Repeat all of the data precisely.

>> BEGIN

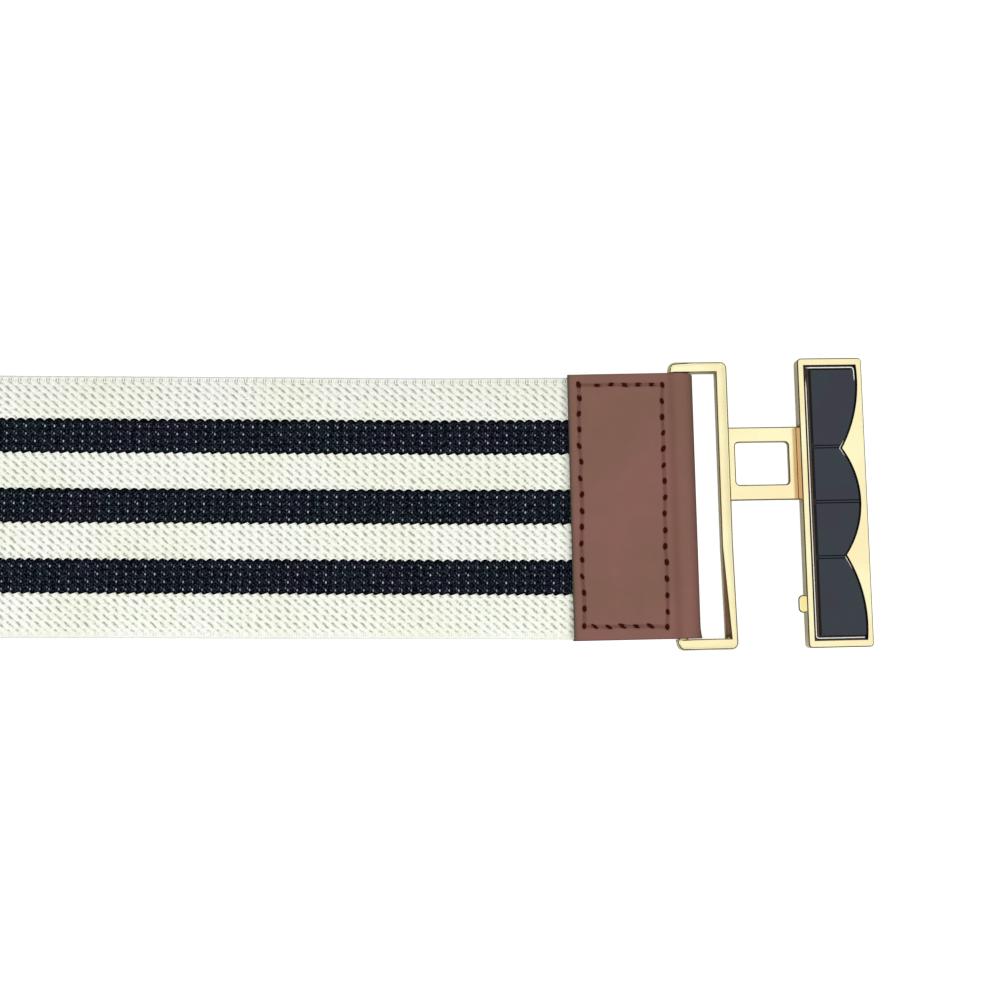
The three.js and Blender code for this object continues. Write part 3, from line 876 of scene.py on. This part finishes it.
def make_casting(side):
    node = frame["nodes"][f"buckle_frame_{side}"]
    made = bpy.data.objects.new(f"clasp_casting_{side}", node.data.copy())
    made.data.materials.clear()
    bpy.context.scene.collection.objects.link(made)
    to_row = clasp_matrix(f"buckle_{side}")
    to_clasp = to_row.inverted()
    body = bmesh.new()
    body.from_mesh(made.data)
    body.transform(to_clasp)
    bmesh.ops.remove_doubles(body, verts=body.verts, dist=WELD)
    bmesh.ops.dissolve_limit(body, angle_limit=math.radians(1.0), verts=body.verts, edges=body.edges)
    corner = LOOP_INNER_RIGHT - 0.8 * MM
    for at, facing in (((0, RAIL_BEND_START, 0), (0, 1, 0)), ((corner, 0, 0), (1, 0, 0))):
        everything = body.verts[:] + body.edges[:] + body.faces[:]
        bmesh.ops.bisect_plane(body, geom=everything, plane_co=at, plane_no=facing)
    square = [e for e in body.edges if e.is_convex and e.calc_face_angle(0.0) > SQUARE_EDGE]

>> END

Output for this exercise
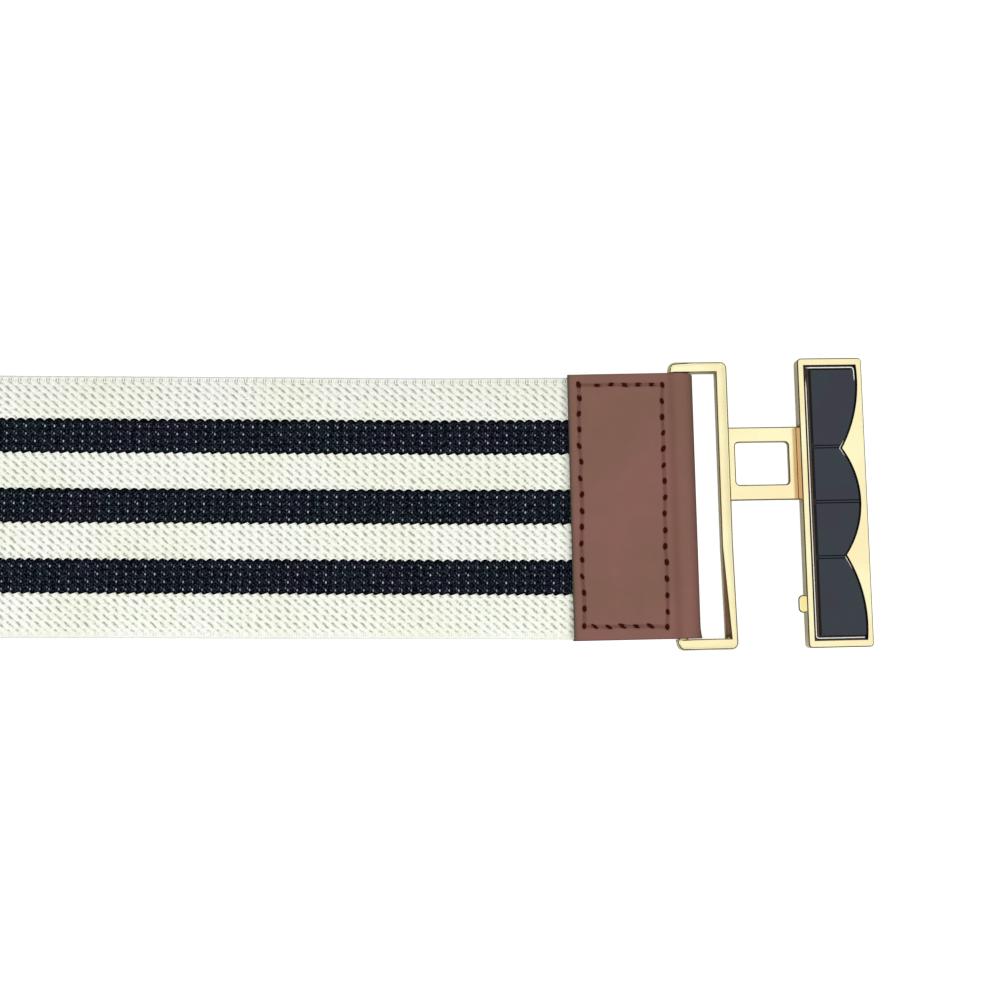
The three.js and Blender code for this object continues. Write part 3, from line 876 of scene.py on. This part finishes it.
def make_casting(side):
    node = frame["nodes"][f"buckle_frame_{side}"]
    made = bpy.data.objects.new(f"clasp_casting_{side}", node.data.copy())
    made.data.materials.clear()
    bpy.context.scene.collection.objects.link(made)
    to_row = clasp_matrix(f"buckle_{side}")
    to_clasp = to_row.inverted()
    body = bmesh.new()
    body.from_mesh(made.data)
    body.transform(to_clasp)
    bmesh.ops.remove_doubles(body, verts=body.verts, dist=WELD)
    bmesh.ops.dissolve_limit(body, angle_limit=math.radians(1.0), verts=body.verts, edges=body.edges)
    corner = LOOP_INNER_RIGHT - 0.8 * MM
    for at, facing in (((0, RAIL_BEND_START, 0), (0, 1, 0)), ((corner, 0, 0), (1, 0, 0))):
        everything = body.verts[:] + body.edges[:] + body.faces[:]
        bmesh.ops.bisect_plane(body, geom=everything, plane_co=at, plane_no=facing)
    square = [e for e in body.edges if e.is_convex and e.calc_face_angle(0.0) > SQUARE_EDGE]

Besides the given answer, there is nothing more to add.